### SET EXERCISE
Please take the entries below from the first line through the line containing "return on_plug(body)" and repeat them exactly, leaving out everything after.

# Start of DATA FOR THIS EXERCISE

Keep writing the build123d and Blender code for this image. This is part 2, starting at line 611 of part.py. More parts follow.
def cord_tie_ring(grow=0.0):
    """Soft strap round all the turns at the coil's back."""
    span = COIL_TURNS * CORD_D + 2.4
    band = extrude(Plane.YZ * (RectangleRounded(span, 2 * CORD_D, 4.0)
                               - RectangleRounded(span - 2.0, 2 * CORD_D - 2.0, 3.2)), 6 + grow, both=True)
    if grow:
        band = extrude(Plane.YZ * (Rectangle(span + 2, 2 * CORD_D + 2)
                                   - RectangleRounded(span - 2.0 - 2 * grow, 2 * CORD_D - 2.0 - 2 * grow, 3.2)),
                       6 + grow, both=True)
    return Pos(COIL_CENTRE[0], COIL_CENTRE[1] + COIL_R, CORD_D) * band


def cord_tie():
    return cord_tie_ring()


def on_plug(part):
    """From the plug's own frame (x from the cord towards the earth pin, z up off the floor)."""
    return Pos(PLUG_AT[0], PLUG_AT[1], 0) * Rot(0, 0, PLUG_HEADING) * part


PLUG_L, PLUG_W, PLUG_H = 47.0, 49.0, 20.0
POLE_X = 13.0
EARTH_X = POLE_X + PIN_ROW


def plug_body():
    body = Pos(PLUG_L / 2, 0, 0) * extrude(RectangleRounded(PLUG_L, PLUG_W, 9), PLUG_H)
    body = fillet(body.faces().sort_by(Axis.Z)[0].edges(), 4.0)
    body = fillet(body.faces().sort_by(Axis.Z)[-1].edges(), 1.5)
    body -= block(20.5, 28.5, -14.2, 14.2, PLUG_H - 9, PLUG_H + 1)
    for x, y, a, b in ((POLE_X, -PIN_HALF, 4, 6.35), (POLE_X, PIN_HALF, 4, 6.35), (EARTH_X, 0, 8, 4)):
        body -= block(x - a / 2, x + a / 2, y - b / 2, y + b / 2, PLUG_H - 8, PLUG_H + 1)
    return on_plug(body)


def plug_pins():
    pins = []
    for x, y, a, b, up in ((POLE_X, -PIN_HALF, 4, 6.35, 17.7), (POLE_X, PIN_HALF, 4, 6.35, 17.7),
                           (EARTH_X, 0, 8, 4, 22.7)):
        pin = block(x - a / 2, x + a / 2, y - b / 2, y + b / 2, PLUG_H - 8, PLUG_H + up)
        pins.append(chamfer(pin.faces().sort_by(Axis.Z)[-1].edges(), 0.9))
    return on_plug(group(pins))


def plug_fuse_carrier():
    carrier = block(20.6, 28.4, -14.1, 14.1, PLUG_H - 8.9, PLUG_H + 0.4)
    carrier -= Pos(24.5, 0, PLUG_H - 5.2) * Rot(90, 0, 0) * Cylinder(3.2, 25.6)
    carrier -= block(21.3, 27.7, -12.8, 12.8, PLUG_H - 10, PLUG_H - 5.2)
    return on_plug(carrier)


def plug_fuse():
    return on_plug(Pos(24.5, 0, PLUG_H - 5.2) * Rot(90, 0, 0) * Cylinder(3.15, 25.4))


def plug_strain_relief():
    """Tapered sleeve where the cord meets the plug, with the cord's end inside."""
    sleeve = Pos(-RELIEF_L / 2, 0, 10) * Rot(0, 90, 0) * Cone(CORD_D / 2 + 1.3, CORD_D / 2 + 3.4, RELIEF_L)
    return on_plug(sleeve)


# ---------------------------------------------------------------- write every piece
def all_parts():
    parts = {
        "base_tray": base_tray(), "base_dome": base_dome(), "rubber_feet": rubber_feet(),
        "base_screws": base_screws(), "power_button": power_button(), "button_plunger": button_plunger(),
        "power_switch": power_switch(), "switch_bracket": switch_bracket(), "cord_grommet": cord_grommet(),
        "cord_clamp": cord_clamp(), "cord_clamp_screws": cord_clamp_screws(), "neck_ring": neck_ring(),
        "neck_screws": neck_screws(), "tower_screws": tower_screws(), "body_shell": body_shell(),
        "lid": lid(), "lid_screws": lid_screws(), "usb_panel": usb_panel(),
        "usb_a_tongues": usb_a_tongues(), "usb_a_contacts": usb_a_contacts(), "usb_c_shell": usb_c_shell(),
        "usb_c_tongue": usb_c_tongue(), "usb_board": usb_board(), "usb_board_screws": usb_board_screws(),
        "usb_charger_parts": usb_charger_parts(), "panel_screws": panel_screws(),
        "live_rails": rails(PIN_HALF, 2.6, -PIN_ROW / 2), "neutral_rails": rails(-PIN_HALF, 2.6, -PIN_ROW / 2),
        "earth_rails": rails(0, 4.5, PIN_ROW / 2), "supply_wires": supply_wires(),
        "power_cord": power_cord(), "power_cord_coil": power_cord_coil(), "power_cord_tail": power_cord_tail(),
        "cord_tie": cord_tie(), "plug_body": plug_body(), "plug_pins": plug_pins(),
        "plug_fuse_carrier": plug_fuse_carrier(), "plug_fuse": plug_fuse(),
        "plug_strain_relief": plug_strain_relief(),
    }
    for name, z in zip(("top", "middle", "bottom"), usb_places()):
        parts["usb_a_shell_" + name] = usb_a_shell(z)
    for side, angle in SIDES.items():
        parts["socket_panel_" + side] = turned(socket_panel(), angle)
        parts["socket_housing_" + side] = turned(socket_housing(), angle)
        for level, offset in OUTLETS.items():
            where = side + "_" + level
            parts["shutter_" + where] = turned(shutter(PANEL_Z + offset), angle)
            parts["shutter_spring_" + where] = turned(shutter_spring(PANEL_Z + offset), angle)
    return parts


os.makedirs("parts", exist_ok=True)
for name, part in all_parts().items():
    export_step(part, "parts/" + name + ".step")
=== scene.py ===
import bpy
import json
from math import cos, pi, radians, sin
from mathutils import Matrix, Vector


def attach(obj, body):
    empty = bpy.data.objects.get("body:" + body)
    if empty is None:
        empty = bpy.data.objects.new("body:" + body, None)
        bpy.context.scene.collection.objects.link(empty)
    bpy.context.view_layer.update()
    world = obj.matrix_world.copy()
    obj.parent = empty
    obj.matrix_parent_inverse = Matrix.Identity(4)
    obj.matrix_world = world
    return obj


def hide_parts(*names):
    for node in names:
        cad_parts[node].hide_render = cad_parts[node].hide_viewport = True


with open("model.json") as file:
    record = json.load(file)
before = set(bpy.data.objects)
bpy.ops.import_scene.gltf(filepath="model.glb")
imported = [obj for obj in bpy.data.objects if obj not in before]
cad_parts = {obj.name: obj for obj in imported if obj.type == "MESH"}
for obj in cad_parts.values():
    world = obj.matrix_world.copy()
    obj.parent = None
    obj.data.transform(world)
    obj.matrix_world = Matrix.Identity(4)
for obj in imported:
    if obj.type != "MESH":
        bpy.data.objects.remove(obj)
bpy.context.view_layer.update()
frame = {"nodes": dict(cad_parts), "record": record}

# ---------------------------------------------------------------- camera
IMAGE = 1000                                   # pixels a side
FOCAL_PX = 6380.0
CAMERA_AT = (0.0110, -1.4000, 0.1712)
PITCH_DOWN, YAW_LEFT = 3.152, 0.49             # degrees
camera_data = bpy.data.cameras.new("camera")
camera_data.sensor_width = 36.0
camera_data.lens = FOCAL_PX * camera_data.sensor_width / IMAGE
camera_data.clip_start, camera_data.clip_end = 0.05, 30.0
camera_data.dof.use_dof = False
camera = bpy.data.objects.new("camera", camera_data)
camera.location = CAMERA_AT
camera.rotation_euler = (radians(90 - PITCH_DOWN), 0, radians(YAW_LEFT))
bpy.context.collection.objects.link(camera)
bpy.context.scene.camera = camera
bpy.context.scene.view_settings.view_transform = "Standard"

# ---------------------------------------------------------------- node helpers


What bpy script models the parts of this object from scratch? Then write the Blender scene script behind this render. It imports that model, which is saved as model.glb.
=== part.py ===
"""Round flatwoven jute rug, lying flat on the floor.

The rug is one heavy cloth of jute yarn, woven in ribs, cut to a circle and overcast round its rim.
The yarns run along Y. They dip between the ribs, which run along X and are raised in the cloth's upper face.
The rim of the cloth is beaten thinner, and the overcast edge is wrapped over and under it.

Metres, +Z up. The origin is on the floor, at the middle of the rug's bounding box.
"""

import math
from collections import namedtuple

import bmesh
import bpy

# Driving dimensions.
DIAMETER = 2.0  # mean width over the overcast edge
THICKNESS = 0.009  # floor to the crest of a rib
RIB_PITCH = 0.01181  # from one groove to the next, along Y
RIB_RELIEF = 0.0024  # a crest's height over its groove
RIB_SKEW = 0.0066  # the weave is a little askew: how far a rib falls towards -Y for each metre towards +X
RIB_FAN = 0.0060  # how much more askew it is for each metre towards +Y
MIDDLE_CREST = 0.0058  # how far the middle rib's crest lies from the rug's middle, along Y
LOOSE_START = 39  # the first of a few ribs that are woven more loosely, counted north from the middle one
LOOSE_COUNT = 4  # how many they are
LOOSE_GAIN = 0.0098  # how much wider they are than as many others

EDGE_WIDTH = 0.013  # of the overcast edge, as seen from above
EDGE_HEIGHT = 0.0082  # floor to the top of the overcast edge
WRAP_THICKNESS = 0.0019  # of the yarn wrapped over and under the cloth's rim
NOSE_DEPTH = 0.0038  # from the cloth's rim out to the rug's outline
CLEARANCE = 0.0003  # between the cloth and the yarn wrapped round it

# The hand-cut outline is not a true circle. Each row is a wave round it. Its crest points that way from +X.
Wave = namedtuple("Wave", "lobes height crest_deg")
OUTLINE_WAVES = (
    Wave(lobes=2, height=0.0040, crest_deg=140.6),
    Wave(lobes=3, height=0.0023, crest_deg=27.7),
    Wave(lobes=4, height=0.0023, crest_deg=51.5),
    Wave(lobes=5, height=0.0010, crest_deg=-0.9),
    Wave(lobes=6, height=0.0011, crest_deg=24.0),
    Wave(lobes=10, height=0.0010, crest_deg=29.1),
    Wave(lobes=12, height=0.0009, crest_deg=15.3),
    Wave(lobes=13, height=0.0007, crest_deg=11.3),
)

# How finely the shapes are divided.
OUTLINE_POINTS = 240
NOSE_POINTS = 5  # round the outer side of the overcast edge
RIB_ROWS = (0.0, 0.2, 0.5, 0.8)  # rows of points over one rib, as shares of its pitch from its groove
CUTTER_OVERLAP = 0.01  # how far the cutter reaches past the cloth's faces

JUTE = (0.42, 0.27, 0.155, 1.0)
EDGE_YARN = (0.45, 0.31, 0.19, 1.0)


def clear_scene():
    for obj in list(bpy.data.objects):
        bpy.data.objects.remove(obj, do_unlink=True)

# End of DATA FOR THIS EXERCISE

### FINISHED TASK
Keep writing the build123d and Blender code for this image. This is part 2, starting at line 611 of part.py. More parts follow.
def cord_tie_ring(grow=0.0):
    """Soft strap round all the turns at the coil's back."""
    span = COIL_TURNS * CORD_D + 2.4
    band = extrude(Plane.YZ * (RectangleRounded(span, 2 * CORD_D, 4.0)
                               - RectangleRounded(span - 2.0, 2 * CORD_D - 2.0, 3.2)), 6 + grow, both=True)
    if grow:
        band = extrude(Plane.YZ * (Rectangle(span + 2, 2 * CORD_D + 2)
                                   - RectangleRounded(span - 2.0 - 2 * grow, 2 * CORD_D - 2.0 - 2 * grow, 3.2)),
                       6 + grow, both=True)
    return Pos(COIL_CENTRE[0], COIL_CENTRE[1] + COIL_R, CORD_D) * band


def cord_tie():
    return cord_tie_ring()


def on_plug(part):
    """From the plug's own frame (x from the cord towards the earth pin, z up off the floor)."""
    return Pos(PLUG_AT[0], PLUG_AT[1], 0) * Rot(0, 0, PLUG_HEADING) * part


PLUG_L, PLUG_W, PLUG_H = 47.0, 49.0, 20.0
POLE_X = 13.0
EARTH_X = POLE_X + PIN_ROW


def plug_body():
    body = Pos(PLUG_L / 2, 0, 0) * extrude(RectangleRounded(PLUG_L, PLUG_W, 9), PLUG_H)
    body = fillet(body.faces().sort_by(Axis.Z)[0].edges(), 4.0)
    body = fillet(body.faces().sort_by(Axis.Z)[-1].edges(), 1.5)
    body -= block(20.5, 28.5, -14.2, 14.2, PLUG_H - 9, PLUG_H + 1)
    for x, y, a, b in ((POLE_X, -PIN_HALF, 4, 6.35), (POLE_X, PIN_HALF, 4, 6.35), (EARTH_X, 0, 8, 4)):
        body -= block(x - a / 2, x + a / 2, y - b / 2, y + b / 2, PLUG_H - 8, PLUG_H + 1)
    return on_plug(body)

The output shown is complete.